Auto PLI Drives Domestic e2W Growth, Raises Export Concerns
The report found that non-PLI electric two-wheeler manufacturers experienced a sharp market contraction, with growth falling from 407 per cent in FY22 to minus 33 per cent in FY24 and further to minus 11 per cent in FY25 following the rollout of the scheme. It noted that PLI-approved original equipment manufacturers benefit from an estimated 13-16 per cent cost advantage, enabling more aggressive pricing strategies and faster capacity expansion that have distorted market structure.
The analysis highlighted a stark contrast in export performance, with 77 per cent of India's electric two-wheeler exports driven by non-PLI models and PLI-approved models accounting for less than one-fourth of total exports despite the cost edge. The centre cautioned that a policy focus solely on scaling production risks undermining long-term competitiveness and could lead to the loss of key traditional export markets such as Nepal and parts of Latin America and Africa to Chinese manufacturers like Yadea and Sunra.

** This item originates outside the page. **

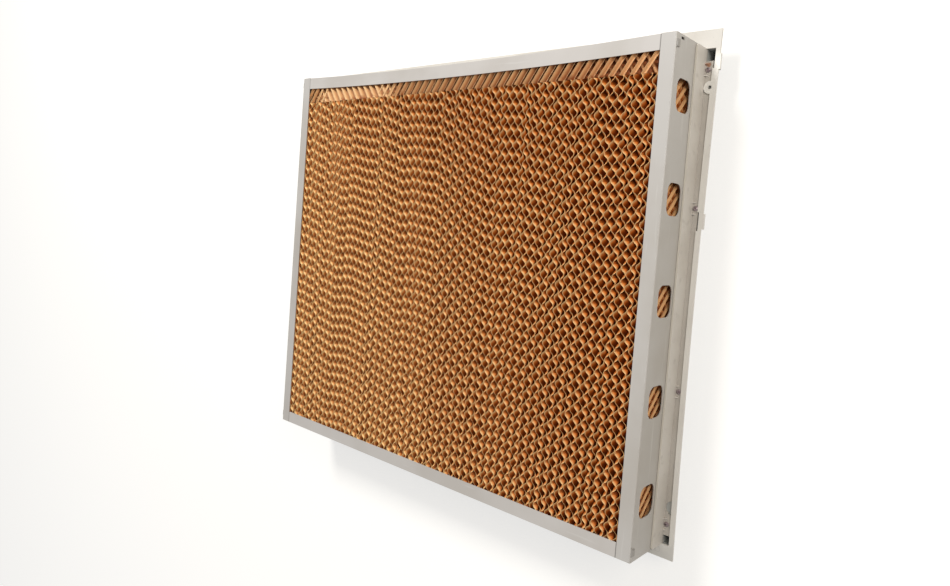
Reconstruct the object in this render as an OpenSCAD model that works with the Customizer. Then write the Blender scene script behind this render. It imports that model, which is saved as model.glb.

The report recorded that by December 2025 only Rs 23,219.4 mn had been disbursed against a cumulative target of Rs 37,540 mn, with only nine per cent of the total outlay disbursed against an expected 14.47 per cent. It recommended opening a targeted window for innovation-led original equipment manufacturers that demonstrate strong localisation depth by complying with the PM E-DRIVE Phased Manufacturing Programme, adopting a first-come-first-serve mechanism to prevent inactive players from hoarding approvals and fiscal space, and conducting periodic performance reviews to exit non-performing beneficiaries and reallocate fiscal space.